Les paramilitaires pourraient constituer un obstacle. Historiquement, la menace de ces milices d’extrême droite a toujours grandi avant et pendant les processus de négociation. Mais aujourd’hui, ils sont en grande partie démobilisés. Le danger subsiste, mais il devrait être moins fort qu’en 1982 ou en 1999.

Le problème de la drogue peut-il constituer un frein à la résolution du conflit?

Oui, dans la mesure où les Farc n’ont pas encore admis entièrement leur rôle dans la culture et le trafic de drogue. Elles prétendent se limiter à taxer les producteurs et les trafiquants. Mais elles jouent un rôle beaucoup plus important dans l’économie de la drogue des zones sous leur influence. Le gouvernement colombien ne les laissera pas se dérober face à cette responsabilité dans le cadre des négociations.

D’autre part, certains éléments des Farc, en particulier dans le sud de la Colombie (Cauca, Nariño) pourraient ne pas accepter la démobilisation parce que leurs intérêts dans le trafic sont trop importants. La démobilisation risque donc d’être incomplète.
Mais il faut souligner que le fléau de la drogue en Amérique latine dépasse largement le cadre de la guérilla des Farc ou même de la Colombie. On peut d’ailleurs voir ces négociations comme une opportunité de repenser la lutte contre la drogue. La politique actuelle, basée sur l’interdiction et la répression a montré ses limites. Il faudrait envisager une approche plus sociale pour remédier à la dépendance des régions concernées par l’économie de la drogue.

Le retour des Farc à la vie politique est-il possible?

Il est possible mais aussi nécessaire pour la consolidation de la société colombienne. Il y a dans la classe politique traditionnelle un consensus sur ce point.
Des difficultés vont cependant apparaître. Tout d’abord en raison des crimes commis par certains membres des Farc. En vertu de la constitution, des personnes condamnées pour des crimes ne peuvent pas participer à la vie politique. Il faudra donc trouver une issue juridique.
Un autre obstacle tient à la violence politique endémique en Colombie. Dans les années 80, les Farc ont contribué à la fondation d’un parti, l’Union patriotique. L’UP a connu un succès électoral considérable mais en quelques années, plus de 3000 membres et activistes du parti ont été tués par les milices paramilitaires. On a parlé à l’époque de « génocide politique ». L’Etat a tardé à reconnaître sa part de responsabilité dans ces violences, et serait avisé de le faire pour faire avancer la réconciliation. Le gouvernement colombien doit également assurer que tous les partis, y compris d’extrême gauche, seront traités dans des conditions d’égalité dans les prochaines échéances politiques. Cela dit, la réputation des Farc est très négative aujourd’hui dans la population colombienne et leurs chances de reconversion dans la vie politique seront aussi limitées par cette impopularité.

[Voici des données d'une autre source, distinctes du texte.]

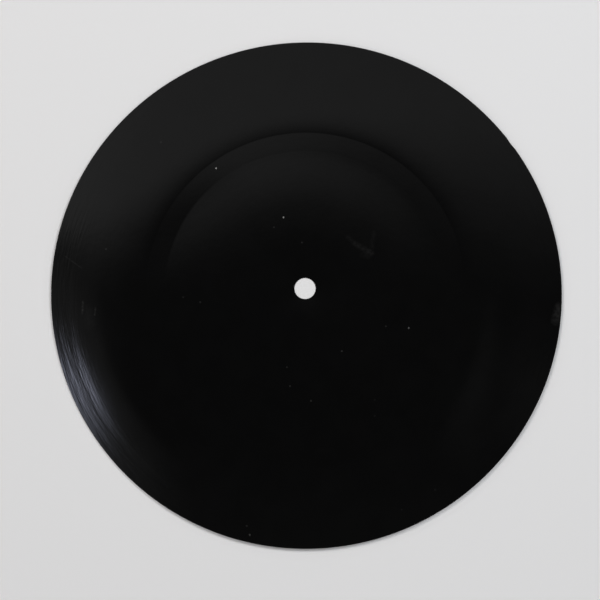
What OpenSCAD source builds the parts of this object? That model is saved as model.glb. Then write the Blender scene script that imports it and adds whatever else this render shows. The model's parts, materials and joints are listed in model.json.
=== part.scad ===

Justement, comment la population colombienne accueille-t-elle ces négociations?

La réaction est très positive. Cela fait cinquante ans que la Colombie est confrontée à la violence. Même si elle touchait surtout les zones rurales, le poids de ce conflit se fait sentir sur tout le pays, avec ses conséquences humanitaire (des milliers de déplacés), budgétaire (des dépenses militaires parmi les plus élevées du continent), politique (l’absence d’une véritable démocratie, surtout au niveau local), et le retard pour affronter les autres problèmes du pays comme les inégalités ou la question de la répartition des terres.
Depuis de nombreuses années, les sondages montraient que la moitié des Colombiens étaient convaincus qu’on ne viendrait à bout du conflit que par la négociation. Ce taux a encore augmenté et 77% des Colombiens étaient favorables aux négociations selon un sondage réalisé en septembre. Toutefois, la population est réservée sur les concessions à faire pour y parvenir puisque, selon le même sondage, 72% d’entre eux ne souhaitent pas que les Farc soient autorités à participer à la vie politique. De même, les chefs d’entreprises sont majoritairement favorables au processus, mais ne sont pas prêts à voir leurs impôts augmenter pour financer des réformes qui permettraient la réconciliation nationale. Les Colombiens sont actuellement sur un nuage et rêvent de paix, mais les questions concrètes qui vont surgir risquent rapidement de fragiliser ce soutien.